10) Licence Control: Systems Director is installed on a server - for POWER that makes sense to be a Logical Partition or in Systems Director speak a Virtual server although I prefer Virtual Machines to fit in with PowerVM. The Systems Director Plug-ins are installed on that same server once. There are a few exceptions for example:
- The VMControl Standard Edition (also called Image Manager) also requires a VMControl Image Agent on the NIM server controlled by Systems Director
- The Workload Partition Manager also requires WPAR Agent on each Global AIX that is running Workload Partitions (WPARs).
Systems Director for Power requires licence and software maintenance for all the CPU cores for any machine running the Common Agent and connected to the Systems Director server.
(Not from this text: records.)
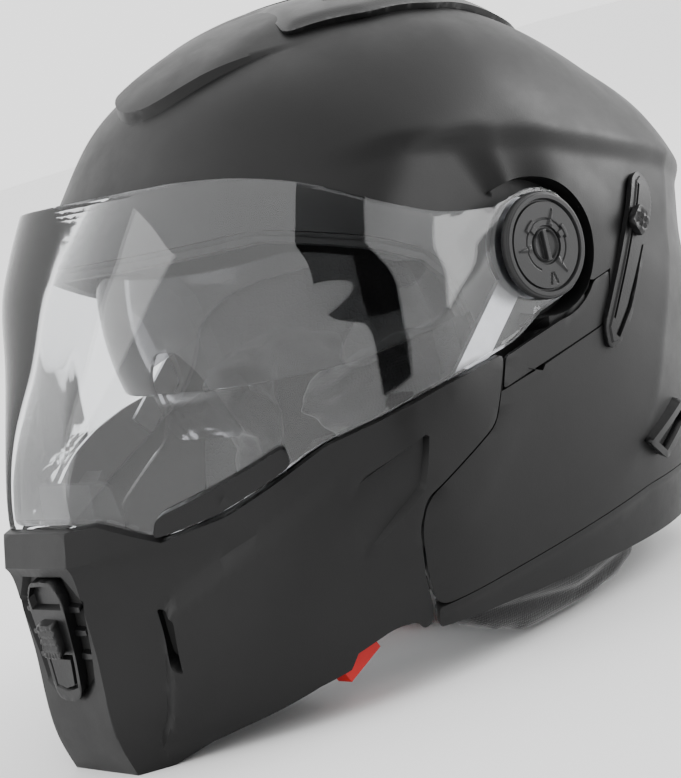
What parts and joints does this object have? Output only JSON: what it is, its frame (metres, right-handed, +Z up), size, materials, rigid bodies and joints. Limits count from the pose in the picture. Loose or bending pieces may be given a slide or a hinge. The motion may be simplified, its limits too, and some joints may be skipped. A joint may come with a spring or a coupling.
{
  "type": "modular motorcycle helmet",
  "caption": "Flip-up motorcycle helmet with a clear visor, an inner sun visor, a hinged chin bar, vents, padded lining and a buckled chin strap.",
  "frame": {"origin": "middle of the helmet's footprint on the surface it stands on", "axes": "+Z up; the face looks along -Y, and the wearer's left side is +X"},
  "size_m": [0.2546, 0.3632, 0.2838],
  "materials": {
    "shell_paint": "matte black paint over a moulded shell",
    "black_plastic": "fine-textured black moulded plastic",
    "dial_plastic": "satin grey plastic with moulded marks",
    "red_plastic": "satin red moulded plastic",
    "rubber": "soft black rubber",
    "foam": "black expanded foam with a beaded surface",
    "fabric": "black knitted mesh over soft foam",
    "steel": "zinc plated",
    "clear_visor": "clear polished polycarbonate",
    "smoke_visor": "light smoke polycarbonate"
  },
  "bodies": {
    "helmet_shell": {"outer_shell": "shell_paint", "impact_liner": "foam", "lower_rear_trim": "shell_paint", "eye_port_gasket": "rubber", "crown_pad": "fabric", "cheek_pad_left": "fabric", "cheek_pad_right": "fabric", "neck_roll": "fabric", "side_cover_left": "shell_paint", "side_cover_right": "shell_paint", "rear_vent_left": "black_plastic", "rear_vent_right": "black_plastic", "pivot_base_left": "black_plastic", "pivot_base_right": "black_plastic", "sun_visor_bracket_left": "black_plastic", "sun_visor_bracket_right": "black_plastic", "top_vent_housing": "black_plastic", "sun_slider_track": "black_plastic", "latch_striker_left": "steel", "latch_striker_right": "steel", "chin_strap_left": "fabric", "chin_strap_right": "fabric", "strap_anchor_left": "steel", "strap_anchor_right": "steel", "buckle_body": "black_plastic", "buckle_tongue": "steel"},
    "chin_bar": {"chin_bar": "shell_paint", "chin_bar_arm_left": "steel", "chin_bar_arm_right": "steel", "chin_bar_liner": "foam", "chin_vent_housing": "black_plastic", "chin_side_vent_left": "black_plastic", "chin_side_vent_right": "black_plastic", "breath_deflector": "rubber", "chin_curtain": "fabric"},
    "visor": {"visor": "clear_visor", "visor_tab": "black_plastic"},
    "sun_visor": {"sun_visor": "smoke_visor"},
    "sun_lever": {"sun_lever": "black_plastic"},
    "pivot_dial_left": {"pivot_dial_left": "dial_plastic"},
    "pivot_dial_right": {"pivot_dial_right": "dial_plastic"},
    "top_vent_slider": {"top_vent_slider": "black_plastic"},
    "chin_vent_slider": {"chin_vent_slider": "black_plastic"},
    "latch_hook_left": {"latch_hook_left": "steel"},
    "latch_hook_right": {"latch_hook_right": "steel"},
    "release_tab": {"release_tab": "red_plastic"},
    "buckle_lever": {"buckle_lever": "red_plastic"}
  },
  "joints": [
    {"name": "chin_bar_flip", "type": "hinge", "parent": "helmet_shell", "child": "chin_bar", "pos_m": [0, 0.0265, 0.158], "axis": [-1, 0, 0], "range_deg": [0, 68]},
    {"name": "visor_lift", "type": "hinge", "parent": "chin_bar", "child": "visor", "pos_m": [0, 0.0265, 0.158], "axis": [1, 0, 0], "range_deg": [-68, 0]},
    {"name": "sun_visor_retract", "type": "hinge", "parent": "helmet_shell", "child": "sun_visor", "pos_m": [0, 0.0265, 0.158], "axis": [-1, 0, 0], "range_deg": [0, 40]},
    {"name": "sun_lever_slide", "type": "slide", "parent": "helmet_shell", "child": "sun_lever", "axis": [0.0896, -0.6241, -0.7762], "range_m": [0, 0.022]},
    {"name": "pivot_dial_left_turn", "type": "hinge", "parent": "helmet_shell", "child": "pivot_dial_left", "pos_m": [0, 0.0265, 0.158], "axis": [1, 0, 0], "range_deg": [0, 45]},
    {"name": "pivot_dial_right_turn", "type": "hinge", "parent": "helmet_shell", "child": "pivot_dial_right", "pos_m": [0, 0.0265, 0.158], "axis": [1, 0, 0], "range_deg": [0, 45]},
    {"name": "top_vent_slide", "type": "slide", "parent": "helmet_shell", "child": "top_vent_slider", "axis": [0, 0.8823, -0.4707], "range_m": [0, 0.008]},
    {"name": "chin_vent_slide", "type": "slide", "parent": "chin_bar", "child": "chin_vent_slider", "axis": [0, -0.0523, -0.9986], "range_m": [0, 0.008]},
    {"name": "latch_hook_left_turn", "type": "hinge", "parent": "chin_bar", "child": "latch_hook_left", "pos_m": [0.0885, -0.0732, 0.0511], "axis": [-1, 0, 0], "range_deg": [0, 15], "stiffness_Nm_per_rad": 0.5},
    {"name": "latch_hook_right_turn", "type": "hinge", "parent": "chin_bar", "child": "latch_hook_right", "pos_m": [-0.0885, -0.0732, 0.0511], "axis": [-1, 0, 0], "range_deg": [0, 15]},
    {"name": "release_tab_pull", "type": "slide", "parent": "chin_bar", "child": "release_tab", "axis": [0, -0.0523, -0.9986], "range_m": [0, 0.006]},
    {"name": "buckle_lever_lift", "type": "hinge", "parent": "helmet_shell", "child": "buckle_lever", "pos_m": [0.018, -0.012, 0.0162], "axis": [0, -0.9986, 0.0523], "range_deg": [0, 30], "stiffness_Nm_per_rad": 0.05}
  ],
  "couplings": [
    {"joint": "sun_lever_slide", "follows": "sun_visor_retract", "m_per_rad": 0.0315},
    {"joint": "latch_hook_right_turn", "follows": "latch_hook_left_turn", "ratio": 1},
    {"joint": "release_tab_pull", "follows": "latch_hook_left_turn", "m_per_rad": 0.0229}
  ]
}
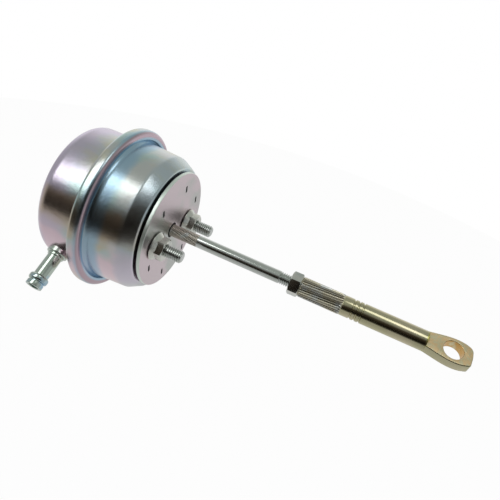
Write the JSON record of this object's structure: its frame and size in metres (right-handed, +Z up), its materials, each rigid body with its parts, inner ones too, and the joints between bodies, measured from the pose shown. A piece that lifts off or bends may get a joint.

Yes, for all the machines being controlled.
At the moment, although Systems Director knows exactly the machines, numbers of cores and plug-ins in use, it does not list the current required licences for Systems Director nor the plug-ins. Licensing and payment is currently based on trust but that could easily change as all the information is in the Systems Director database. There is a prize for the first person that can share a way of listing the machines, CPU cores and plug-ins that require licences. Systems Director has a command line reporting tools and commands that make this possible but I can never seem to find the time to work it out.
Well I hope this has been useful. It is all my opinion but please comment if you think I have something wrong.